This repository contains the implementation of the k-Nearest Neighbors (kNN) algorithm and cross-validation techniques as part of the coursework for the University of London (UoL) BSc Computer Science project on machine learning.
- Introduction
- Features
- Exploratory Data Analysis
- Visualizing the Data
- Exploratory Data Analysis under Noise
- Q1. Exploratory Data Analysis
- Q2. Data with Noise
- Q3. Classifier Evaluation
- Q4. Nested Cross-validation
- Exploratory Data Analysis
- Requirements
The primary goal of this project is to implement the kNN algorithm and explore its performance through cross-validation. The kNN algorithm is a simple yet effective machine learning algorithm used for classification and regression tasks. Cross-validation is employed to evaluate the model's robustness and generalization capabilities.
This project focuses on the Wine dataset, consisting of 178 samples categorizing three different types of Italian wine with 13 features. The selected features include 'alcohol,' 'flavanoids,' 'color_intensity,' and 'ash.'
A custom function, myplotGrid, is provided for visualizing feature interactions through scatter plots and histograms. An alternative Seaborn implementation is included for comparison.

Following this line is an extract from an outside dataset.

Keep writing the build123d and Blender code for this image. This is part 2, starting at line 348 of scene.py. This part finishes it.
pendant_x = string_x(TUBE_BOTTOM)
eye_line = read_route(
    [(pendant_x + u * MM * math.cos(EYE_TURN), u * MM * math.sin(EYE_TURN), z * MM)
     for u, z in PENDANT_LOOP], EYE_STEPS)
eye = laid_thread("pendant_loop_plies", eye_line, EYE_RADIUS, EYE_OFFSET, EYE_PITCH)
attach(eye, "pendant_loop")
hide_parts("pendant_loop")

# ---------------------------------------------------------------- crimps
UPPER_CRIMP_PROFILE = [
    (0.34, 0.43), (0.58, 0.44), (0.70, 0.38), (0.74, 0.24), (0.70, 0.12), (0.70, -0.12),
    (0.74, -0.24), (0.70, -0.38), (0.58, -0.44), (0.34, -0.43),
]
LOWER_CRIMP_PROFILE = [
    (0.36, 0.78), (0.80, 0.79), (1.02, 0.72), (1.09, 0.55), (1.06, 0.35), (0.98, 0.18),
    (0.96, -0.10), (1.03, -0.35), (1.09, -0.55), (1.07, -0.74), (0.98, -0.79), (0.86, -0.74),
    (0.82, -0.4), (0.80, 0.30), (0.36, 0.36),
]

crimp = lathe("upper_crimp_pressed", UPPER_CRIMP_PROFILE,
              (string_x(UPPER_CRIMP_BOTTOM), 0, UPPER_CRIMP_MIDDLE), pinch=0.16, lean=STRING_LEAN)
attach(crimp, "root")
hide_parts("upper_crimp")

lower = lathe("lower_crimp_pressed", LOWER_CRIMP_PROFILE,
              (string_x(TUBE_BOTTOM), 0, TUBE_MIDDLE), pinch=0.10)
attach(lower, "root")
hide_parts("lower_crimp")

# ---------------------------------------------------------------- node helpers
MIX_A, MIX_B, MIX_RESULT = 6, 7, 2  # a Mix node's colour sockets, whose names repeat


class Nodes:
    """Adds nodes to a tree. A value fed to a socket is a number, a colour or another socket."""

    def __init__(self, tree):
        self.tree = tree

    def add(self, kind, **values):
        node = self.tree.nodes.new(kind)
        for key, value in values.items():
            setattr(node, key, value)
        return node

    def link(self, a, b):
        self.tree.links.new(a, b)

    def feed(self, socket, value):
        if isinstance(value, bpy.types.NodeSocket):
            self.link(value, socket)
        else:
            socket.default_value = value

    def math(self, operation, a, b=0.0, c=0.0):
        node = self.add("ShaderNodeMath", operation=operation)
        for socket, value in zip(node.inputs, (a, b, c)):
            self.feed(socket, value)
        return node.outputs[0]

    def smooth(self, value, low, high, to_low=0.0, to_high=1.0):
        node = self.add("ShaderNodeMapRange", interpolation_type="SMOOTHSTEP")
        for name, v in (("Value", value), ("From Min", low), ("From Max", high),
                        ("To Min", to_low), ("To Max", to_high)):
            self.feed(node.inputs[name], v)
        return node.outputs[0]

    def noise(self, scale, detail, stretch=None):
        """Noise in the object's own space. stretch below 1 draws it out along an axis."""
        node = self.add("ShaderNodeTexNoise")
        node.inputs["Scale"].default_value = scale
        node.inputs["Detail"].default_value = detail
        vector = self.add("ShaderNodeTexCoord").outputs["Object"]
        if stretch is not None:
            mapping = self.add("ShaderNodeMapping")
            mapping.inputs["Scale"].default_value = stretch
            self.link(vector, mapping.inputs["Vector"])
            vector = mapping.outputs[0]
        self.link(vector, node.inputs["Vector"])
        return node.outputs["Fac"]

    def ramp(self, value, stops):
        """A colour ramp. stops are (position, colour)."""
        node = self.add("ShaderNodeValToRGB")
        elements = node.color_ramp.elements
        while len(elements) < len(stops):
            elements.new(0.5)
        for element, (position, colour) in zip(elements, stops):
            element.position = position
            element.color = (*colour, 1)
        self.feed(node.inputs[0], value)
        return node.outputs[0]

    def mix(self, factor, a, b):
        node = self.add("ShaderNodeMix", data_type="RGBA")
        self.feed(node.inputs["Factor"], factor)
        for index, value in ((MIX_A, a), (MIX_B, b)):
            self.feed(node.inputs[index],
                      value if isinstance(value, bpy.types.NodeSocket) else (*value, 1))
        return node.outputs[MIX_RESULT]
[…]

Gaussian noise is introduced to observe its impact on the dataset, and visualizations are generated to compare noisy and clean data.

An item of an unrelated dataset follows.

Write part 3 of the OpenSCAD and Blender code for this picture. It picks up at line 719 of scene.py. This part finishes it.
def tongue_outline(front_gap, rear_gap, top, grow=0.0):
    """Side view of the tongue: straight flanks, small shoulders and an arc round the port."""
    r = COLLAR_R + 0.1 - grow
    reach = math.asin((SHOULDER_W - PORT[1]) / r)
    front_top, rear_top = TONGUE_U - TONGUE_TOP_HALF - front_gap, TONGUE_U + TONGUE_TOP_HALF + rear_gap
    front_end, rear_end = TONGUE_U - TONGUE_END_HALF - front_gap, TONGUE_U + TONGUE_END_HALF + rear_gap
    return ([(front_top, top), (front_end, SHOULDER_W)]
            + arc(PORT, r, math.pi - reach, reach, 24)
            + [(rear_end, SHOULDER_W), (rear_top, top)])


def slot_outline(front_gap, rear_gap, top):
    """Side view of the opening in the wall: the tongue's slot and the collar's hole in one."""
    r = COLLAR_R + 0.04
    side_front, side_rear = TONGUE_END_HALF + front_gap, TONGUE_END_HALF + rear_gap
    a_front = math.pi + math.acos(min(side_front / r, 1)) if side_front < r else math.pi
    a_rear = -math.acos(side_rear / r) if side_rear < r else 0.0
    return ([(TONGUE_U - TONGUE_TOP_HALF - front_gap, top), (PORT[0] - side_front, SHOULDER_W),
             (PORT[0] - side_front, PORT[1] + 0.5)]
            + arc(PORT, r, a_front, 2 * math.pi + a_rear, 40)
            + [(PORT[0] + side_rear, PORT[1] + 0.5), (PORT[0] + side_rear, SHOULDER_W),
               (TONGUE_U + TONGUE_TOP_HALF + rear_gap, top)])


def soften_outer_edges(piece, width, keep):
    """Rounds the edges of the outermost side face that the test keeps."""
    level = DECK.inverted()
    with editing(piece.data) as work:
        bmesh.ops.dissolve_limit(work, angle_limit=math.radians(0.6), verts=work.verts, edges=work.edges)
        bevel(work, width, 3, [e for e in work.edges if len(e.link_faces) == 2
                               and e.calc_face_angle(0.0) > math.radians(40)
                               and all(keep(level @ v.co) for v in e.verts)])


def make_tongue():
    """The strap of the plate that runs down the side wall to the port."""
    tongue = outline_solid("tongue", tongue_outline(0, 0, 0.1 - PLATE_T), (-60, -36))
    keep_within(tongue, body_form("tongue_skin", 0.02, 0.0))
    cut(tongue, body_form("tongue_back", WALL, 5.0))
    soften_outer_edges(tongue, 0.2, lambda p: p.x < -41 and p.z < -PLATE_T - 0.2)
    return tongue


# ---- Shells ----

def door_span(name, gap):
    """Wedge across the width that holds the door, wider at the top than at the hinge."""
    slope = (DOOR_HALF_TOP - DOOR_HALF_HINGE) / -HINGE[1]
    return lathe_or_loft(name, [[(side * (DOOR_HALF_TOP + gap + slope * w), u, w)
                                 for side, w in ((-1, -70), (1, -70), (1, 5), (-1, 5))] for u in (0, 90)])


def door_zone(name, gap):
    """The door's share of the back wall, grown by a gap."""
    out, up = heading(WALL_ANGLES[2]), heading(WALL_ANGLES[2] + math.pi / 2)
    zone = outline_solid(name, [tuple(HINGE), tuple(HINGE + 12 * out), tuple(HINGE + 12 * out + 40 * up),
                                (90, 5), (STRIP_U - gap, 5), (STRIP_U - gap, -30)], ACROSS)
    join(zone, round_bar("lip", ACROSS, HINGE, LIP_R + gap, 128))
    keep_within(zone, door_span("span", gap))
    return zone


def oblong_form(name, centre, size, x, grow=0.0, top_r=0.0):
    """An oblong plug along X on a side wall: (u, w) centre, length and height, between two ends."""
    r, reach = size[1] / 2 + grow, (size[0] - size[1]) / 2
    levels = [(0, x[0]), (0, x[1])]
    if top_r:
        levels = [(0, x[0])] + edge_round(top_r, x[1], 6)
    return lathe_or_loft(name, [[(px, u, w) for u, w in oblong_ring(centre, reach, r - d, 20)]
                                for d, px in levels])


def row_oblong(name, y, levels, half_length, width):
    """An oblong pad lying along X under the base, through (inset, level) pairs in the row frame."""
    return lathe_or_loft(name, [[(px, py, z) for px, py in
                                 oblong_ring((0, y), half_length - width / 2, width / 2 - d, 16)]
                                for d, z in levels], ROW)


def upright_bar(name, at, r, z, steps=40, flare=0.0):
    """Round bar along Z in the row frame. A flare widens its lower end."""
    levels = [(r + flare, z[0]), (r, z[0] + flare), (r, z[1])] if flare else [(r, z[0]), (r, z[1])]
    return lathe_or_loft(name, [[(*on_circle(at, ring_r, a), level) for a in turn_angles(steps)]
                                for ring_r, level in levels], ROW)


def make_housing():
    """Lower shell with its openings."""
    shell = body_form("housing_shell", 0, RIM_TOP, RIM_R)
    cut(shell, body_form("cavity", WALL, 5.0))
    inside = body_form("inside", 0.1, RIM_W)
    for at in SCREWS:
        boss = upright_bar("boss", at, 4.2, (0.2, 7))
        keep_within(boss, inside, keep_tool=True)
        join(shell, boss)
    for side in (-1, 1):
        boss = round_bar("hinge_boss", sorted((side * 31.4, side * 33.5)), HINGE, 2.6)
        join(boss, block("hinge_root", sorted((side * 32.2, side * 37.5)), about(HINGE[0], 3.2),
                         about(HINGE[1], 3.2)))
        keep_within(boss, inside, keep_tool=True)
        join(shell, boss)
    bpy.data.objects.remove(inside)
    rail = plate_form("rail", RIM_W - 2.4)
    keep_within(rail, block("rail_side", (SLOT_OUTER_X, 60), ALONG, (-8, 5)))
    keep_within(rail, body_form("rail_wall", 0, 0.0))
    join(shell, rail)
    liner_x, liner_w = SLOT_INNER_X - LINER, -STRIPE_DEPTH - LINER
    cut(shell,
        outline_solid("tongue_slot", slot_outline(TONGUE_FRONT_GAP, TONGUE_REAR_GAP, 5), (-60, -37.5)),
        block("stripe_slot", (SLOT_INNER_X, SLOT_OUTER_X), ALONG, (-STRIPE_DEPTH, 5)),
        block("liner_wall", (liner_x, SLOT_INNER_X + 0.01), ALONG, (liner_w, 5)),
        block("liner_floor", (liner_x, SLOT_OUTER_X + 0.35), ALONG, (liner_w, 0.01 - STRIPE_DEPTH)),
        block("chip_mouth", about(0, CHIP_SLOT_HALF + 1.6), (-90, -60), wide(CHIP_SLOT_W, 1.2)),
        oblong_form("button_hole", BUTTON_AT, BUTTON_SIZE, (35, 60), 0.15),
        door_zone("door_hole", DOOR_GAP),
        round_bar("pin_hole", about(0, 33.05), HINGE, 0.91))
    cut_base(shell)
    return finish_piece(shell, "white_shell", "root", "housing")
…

Q1. Exploratory Data Analysis
Based on the analysis, 'flavanoids' and 'color intensity' are selected as the key features for the classifier due to their positive correlation and distinct separation for different wine classes.
Q2. Data with Noise
The comparison indicates that while the overall trend remains similar, noise increases the spread of data points, making patterns less clear.
A k-Nearest Neighbors (kNN) classifier is implemented using basic numpy and matplotlib functions. Helper functions include distance calculation and train-test split.
Q3. Classifier Evaluation
Custom functions are created for confusion matrix, accuracy, precision, and recall calculations. Evaluation metrics are printed for the kNN algorithm's output, with results compared to scikit-learn's implementation for verification.
Q4. Nested Cross-validation
A nested 5-fold cross-validation is implemented for both original and noisy datasets, considering various k values and distance functions. The evaluation includes accuracy on the validation set, the best parameters, and the confusion matrix for each fold on the testing set.
Ensure you have the following dependencies installed:
- Python (version >= 3.6)
- NumPy
- Scikit-learn
- Matplotlib (for visualization)